Taking the step, or stomp
By Dave Buchanan
I've never been foolish enough to suggest winemaking is an easy task.
I've hung out with enough winemakers and wanna-be winemakers and even ex-winemakers to realize that winemaking, like farming, takes up too much time and energy to considered "fun," in the diversion sense of the word.
It's not actually a burden, because if anything you do becomes a burden, it's time to no longer do that. But winemaking as fun, well, it's seems something awfully akin to raising children in that it takes a long time to see if what you do actually makes a difference and if you're entirely happy with the end product.
That's a long preface to my introduction to winemaking, albeit on a very limited basis. Earlier this summer, when my friend and home winemaker Sal Sassano ventured he had a line on some syrah grapes and would I be interested in making a couple carboys of wine, I jumped at the chance.
We, which means Sal, myself and farrier Dwight Marney, picked up 850 pounds of syrah from Pat Brennan, a local vineyard owner who seemed somewhat relieved to see us drive away after watching the mini-comedy of us hoisting and dumping lugs of ripe grapes into plastic bins in the back of Sal's pickup.
We crushed the grapes using Sal's small but effective rotary crusher and put them into large plastic barrels to macerate and ferment for two weeks. Last weekend, after that first big surge of fermentation was over, we pressed the grapes and pumped the fermenting juice into carboys, those 5-gallon glass jars that one time were common in Italy for holding the family's weekly wine allocation.

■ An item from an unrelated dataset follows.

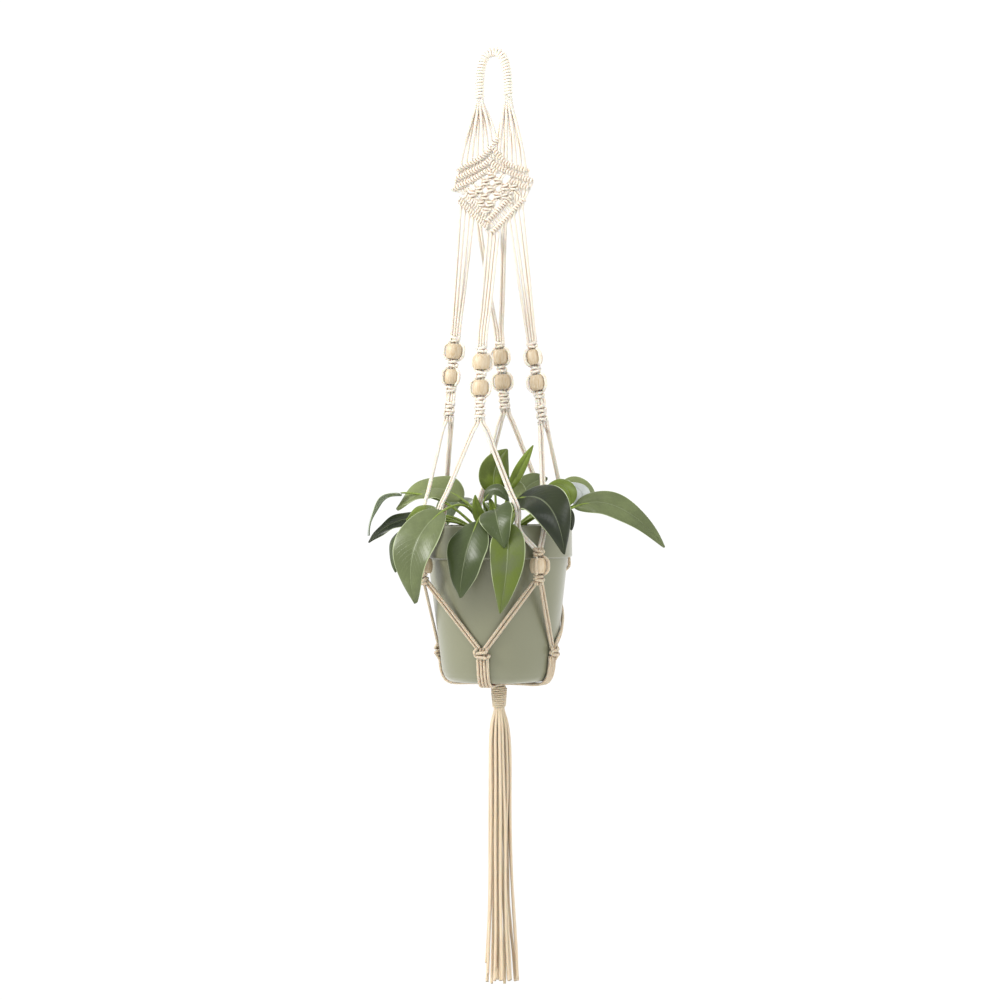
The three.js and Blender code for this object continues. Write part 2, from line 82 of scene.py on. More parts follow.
# Each strand: its place under the upper bead and where it splits, the knotted stretches below the lower
# bead, and the rim knots that its first and last two cords go to.
STRANDS = {
    "left": dict(bead=(-48.8, 0, -329), split=(-55.8, 0, -402), knots=((10.4, 1, 8), (28, 2, 16)),
                 to=("front_left", "back_left")),
    "front": dict(bead=(-4, -47, -345), split=(-5, -54, -417), knots=((10.4, 3, 23.6),),
                  to=("front_left", "front_right")),
    "back": dict(bead=(-7, 47, -333), split=(-3.6, 54, -400), knots=((10.4, 3, 21.6),),
                 to=("back_left", "back_right")),
    "right": dict(bead=(44, 0, -338), split=(53.9, 0, -412), knots=((10.4, 1, 7.6), (25, 2, 19)),
                  to=("back_right", "front_right")),
}
STRAND_TOPS = {
    "left": ((-40, -166.5), (-35.2, -171.5), (-30.4, -176.5), (-25.6, -181.5)),
    "back": ((-20.8, -185.5), (-16.9, -189), (8.3, -192.5), (12.4, -188.5)),
    "front": ((-8.6, -198.5), (-4.6, -201), (-0.6, -203.5), (3.6, -200)),
    "right": ((17, -184), (22, -179.5), (27, -174.5), (32, -170)),
}
RIM_KNOTS = {
    "front_right": dict(angle=313, over={"front": 300, "right": 321}, to=("front", "right")),
    "back_right": dict(angle=56, over={"right": 42, "back": 63}, to=("right", "back")),
    "back_left": dict(angle=135, over={"back": 120, "left": 150}, to=("back", "left")),
    "front_left": dict(angle=225, over={"left": 213, "front": 237}, to=("left", "front")),
}
BASE_KNOTS = {
    "front": (270, ("front_left", "front_right")),
    "right": (346, ("front_right", "back_right")),
    "back": (90, ("back_right", "back_left")),
    "left": (180, ("back_left", "front_left")),
}

HITCH_ROWS = {
    "upper_left_1": ((5.6, -91), (-9.5, -108), (-42, -124.5)),
    "upper_left_2": ((-2.5, -113.5), (-9, -119), (-26, -127.5), (-46, -135.5)),
    "upper_left_3": ((-9, -128), (-28, -138), (-48, -146.5)),
    "upper_right_1": ((-0.5, -102.5), (4, -108.5), (13.6, -119), (38, -130)),
    "upper_right_2": ((-4, -118), (1, -121.5), (20, -131.5), (44, -141.5)),
    "upper_right_3": ((18, -139), (29, -145), (40, -149.5)),
    "lower_left_1": ((-34, -152.6), (-10, -176)),
    "lower_left_2": ((-42, -157), (-9, -190.7)),
    "lower_right_1": ((18.5, -158), (-5.5, -181), (-10, -185)),
    "lower_right_2": ((33.6, -161.5), (0, -194), (-4, -197)),
}

# The square knots inside the diamond.
LATTICE = (
    (-3, -133), (-10.5, -141), (4.5, -140), (-18.5, -149), (-3.5, -148.5), (12, -147.5), (-25, -153.5),
    (-11.5, -157), (4, -156), (-16, -164.5), (-4, -165), (22.5, -148), (-8.5, -172.5), (12.5, -157.5),
)


# Each leaf: its stalk from the crown, its midrib to the tip, its width, the direction its upper face looks
# in, and its kind.
LEAVES = (
    # The first leaf and the fourteenth are painted grey in place of the sheen on their green faces: painted
    # highlight.
    (((-12, -8, -532), (-60, -15, -498), (-107, -16, -488)),
     ((-107, -16, -488), (-132, -24, -500), (-143, -33, -536)), 26, (-0.7, 0, 0.7), "painted_sheen"),
    (((-10, -6, -532), (-26, -10, -506), (-38, -10, -496)),
     ((-38, -10, -496), (-76, -6, -484), (-113, -20, -506)), 42, (-0.1, -0.6, 0.75), "olive"),
    (((-14, -12, -532), (-50, -22, -515), (-78, -26, -517)),
     ((-78, -26, -517), (-110, -33, -521), (-138, -45, -543)), 26, (-0.1, -0.6, 0.75), "deep"),
    (((-8, -14, -532), (-24, -62, -502), (-37, -88, -508)),
     ((-37, -88, -508), (-63, -112, -549), (-65, -107, -609)), 53, (-0.3, -1, 0.25), "shaded"),
    (((-14, -10, -532), (-60, -35, -516), (-86, -38, -524)),
     ((-86, -38, -524), (-108, -44, -546), (-106, -46, -577)), 24, (-0.8, -0.6, 0.3), "dark"),
    (((-6, -16, -532), (0, -60, -514), (1, -84, -519)),
     ((1, -84, -519), (-9, -101, -558), (-17, -97, -603)), 47, (-0.15, -1, 0.2), "dark"),
    (((8, -14, -532), (27, -55, -514), (32, -83, -522)),
     ((32, -83, -522), (37, -98, -562), (27, -94, -620)), 39, (0.15, -1, 0.15), "spring"),
    (((4, -14, -532), (7, -42, -510), (16, -68, -507)),
     ((16, -68, -507), (24, -92, -516), (34, -99, -549)), 40, (-0.25, -0.6, 0.75), "dark"),
    (((10, -8, -532), (22, -26, -504), (32, -40, -497)),
     ((32, -40, -497), (76, -72, -503), (92, -62, -557)), 50, (0.4, -0.85, 0.5), "deep"),
    (((-2, 2, -532), (-2, 0, -506), (-2, -2, -490)),
     ((-2, -2, -490), (0, -8, -463), (14, -7, -440)), 36, (0.1, -1, 0.1), "fresh"),
    (((6, 0, -532), (10, -4, -504), (16, -6, -486)),
     ((16, -6, -486), (29, -6, -461), (43, -3, -436)), 13, (0.3, -0.9, 0), "young"),
    (((8, 8, -532), (14, 18, -504), (20, 22, -494)),
     ((20, 22, -494), (30, 34, -480), (48, 42, -472)), 31, (0, -0.9, 0.4), "shaded"),
    (((12, 4, -532), (50, 14, -512), (80, 15, -504)),
     ((80, 15, -504), (76, 10, -484), (57, 4, -481)), 22, (0.5, -0.8, 0.4), "young"),
    (((10, 10, -532), (52, 26, -510), (80, 33, -504)),
     ((80, 33, -504), (88, 41, -490), (68, 40, -477)), 20, (0.5, -0.8, 0.5), "painted_sheen"),
    (((14, 2, -532), (52, 10, -508), (84, 17, -506)),
     ((84, 17, -506), (134, 19, -506), (187, 19, -551)), 31, (0.1, -0.9, 0.5), "shaded"),
    (((0, 14, -532), (-10, 50, -508), (-16, 74, -508)),
     ((-16, 74, -508), (-24, 104, -510), (-28, 112, -560)), 42, (-0.2, 0.8, 0.5), "dark"),
    (((8, 14, -532), (12, 44, -508), (16, 70, -506)),
     ((16, 70, -506), (24, 100, -504), (36, 112, -548)), 36, (0.2, 0.8, 0.5), "olive"),
    (((-8, 12, -532), (-30, 36, -506), (-48, 54, -502)),
     ((-48, 54, -502), (-78, 84, -498), (-98, 96, -540)), 36, (-0.5, 0.6, 0.6), "dark"),
    (((0, -10, -532), (-2, -36, -508), (-1, -52, -498)),
     ((-1, -52, -498), (14, -58, -486), (30, -62, -499)), 17, (0, -0.8, 0.6), "dark"),
    (((-2, -8, -532), (-4, -40, -530), (-4, -43, -526)),
     ((-4, -43, -526), (-10, -46, -510), (-12, -49, -491)), 13, (0.3, -1, 0.1), "young"),
    (((0, -8, -532), (3, -44, -532), (3, -47, -528)),
     ((3, -47, -528), (9, -50, -510), (4, -53, -494)), 11, (-0.3, -1, 0.2), "young"),
    (((-10, -6, -532), (-38, -30, -522), (-54, -45, -516)),
     ((-54, -45, -516), (-66, -60, -507), (-84, -76, -518)), 20, (-0.1, -0.7, 0.7), "fresh"),
    (((8, 8, -532), (42, 26, -508), (60, 34, -500)),
     ((60, 34, -500), (82, 50, -482), (100, 60, -508)), 26, (0.1, -0.8, 0.6), "olive"),
    (((10, -4, -532), (50, -12, -514), (68, -18, -510)),
     ((68, -18, -510), (86, -32, -514), (94, -37, -531)), 20, (0.3, -0.7, 0.6), "deep"),
    (((2, 2, -532), (22, -2, -506), (30, -3, -500)),
     ((30, -3, -500), (20, 1, -482), (2, 2, -472)), 18, (0, -0.9, 0.5), "olive"),
)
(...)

Carboys waiting to be filled at a winery near Piave, Italy.
That's part of how they were used, anyway. There still are many Italian families using carboys, although buying wine by the bottle seems to be more common today.
This winemaking with Sal is pretty low-key. No fancy gauges, immense stainless steel tanks, or fancy new oak barrels, just the small carboys and a single 12-gallon American oak barrel we'll use to age about half the wine at a time.

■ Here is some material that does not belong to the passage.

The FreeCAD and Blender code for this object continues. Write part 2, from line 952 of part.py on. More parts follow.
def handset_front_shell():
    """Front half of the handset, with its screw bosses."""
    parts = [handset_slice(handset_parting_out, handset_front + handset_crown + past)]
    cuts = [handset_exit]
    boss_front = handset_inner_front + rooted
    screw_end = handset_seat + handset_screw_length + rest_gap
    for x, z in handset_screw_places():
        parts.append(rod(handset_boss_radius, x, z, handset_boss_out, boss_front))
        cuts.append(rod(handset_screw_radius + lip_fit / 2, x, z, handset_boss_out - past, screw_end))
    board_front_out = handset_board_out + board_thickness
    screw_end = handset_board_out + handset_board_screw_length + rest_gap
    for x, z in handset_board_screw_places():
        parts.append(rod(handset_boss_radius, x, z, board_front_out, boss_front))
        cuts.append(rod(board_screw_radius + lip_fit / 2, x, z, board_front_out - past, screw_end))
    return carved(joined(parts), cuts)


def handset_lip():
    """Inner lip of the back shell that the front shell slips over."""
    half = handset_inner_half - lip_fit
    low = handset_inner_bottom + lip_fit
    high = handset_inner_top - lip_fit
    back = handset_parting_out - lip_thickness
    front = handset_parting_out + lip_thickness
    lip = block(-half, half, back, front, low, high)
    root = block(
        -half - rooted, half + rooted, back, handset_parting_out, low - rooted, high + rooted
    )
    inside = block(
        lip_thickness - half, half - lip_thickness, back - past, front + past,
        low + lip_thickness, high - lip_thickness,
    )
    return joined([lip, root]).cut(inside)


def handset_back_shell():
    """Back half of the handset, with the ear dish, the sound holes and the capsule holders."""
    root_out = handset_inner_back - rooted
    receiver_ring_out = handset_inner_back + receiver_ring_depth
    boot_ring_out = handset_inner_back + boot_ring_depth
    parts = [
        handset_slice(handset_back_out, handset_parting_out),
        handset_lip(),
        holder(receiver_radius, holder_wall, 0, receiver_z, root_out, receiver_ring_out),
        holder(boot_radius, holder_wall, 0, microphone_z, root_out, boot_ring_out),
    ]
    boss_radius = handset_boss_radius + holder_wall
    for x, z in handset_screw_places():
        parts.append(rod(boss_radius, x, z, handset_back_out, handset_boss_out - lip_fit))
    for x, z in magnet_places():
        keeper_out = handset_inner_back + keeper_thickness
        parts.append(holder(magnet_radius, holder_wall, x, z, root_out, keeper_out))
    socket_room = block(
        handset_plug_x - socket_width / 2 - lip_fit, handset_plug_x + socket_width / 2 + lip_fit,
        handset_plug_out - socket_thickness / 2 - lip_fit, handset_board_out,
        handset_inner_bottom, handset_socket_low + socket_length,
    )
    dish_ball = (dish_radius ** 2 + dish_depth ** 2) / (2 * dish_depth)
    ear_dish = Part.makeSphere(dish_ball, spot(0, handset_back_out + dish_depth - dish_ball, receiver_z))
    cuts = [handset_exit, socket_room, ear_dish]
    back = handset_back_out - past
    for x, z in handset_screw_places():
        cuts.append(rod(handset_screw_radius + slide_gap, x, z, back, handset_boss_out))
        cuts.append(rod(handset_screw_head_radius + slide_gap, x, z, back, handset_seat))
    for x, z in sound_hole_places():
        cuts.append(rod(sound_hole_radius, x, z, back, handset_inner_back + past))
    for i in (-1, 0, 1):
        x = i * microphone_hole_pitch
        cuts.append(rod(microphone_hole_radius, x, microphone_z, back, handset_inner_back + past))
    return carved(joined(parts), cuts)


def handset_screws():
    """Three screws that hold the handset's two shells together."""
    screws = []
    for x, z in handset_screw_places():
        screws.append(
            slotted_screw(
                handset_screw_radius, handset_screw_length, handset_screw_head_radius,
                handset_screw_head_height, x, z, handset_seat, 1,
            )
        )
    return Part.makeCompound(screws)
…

The wine will stay in the carboys until next spring, enough time for fermentation to run its course. We want to make sure there's no secondary fermentation to surprise us after the wine gets bottled. That happened once to Sal, and once is enough.
"I heard this sound like an explosion and I came downstairs and there was wine everywhere," he now can laugh at the memory. The bottle didn't explode, but the pressure from the tiny amount of fermentation was enough to blow off the cork and spray wine around the room.
There's still a long time to go before we know how the wine is turning out, and I'll keep a few posts as the young juice turns to wine. At least, I hope it turns to wine. Twenty-five cases of red vinegar seems like a lot of salad dressing.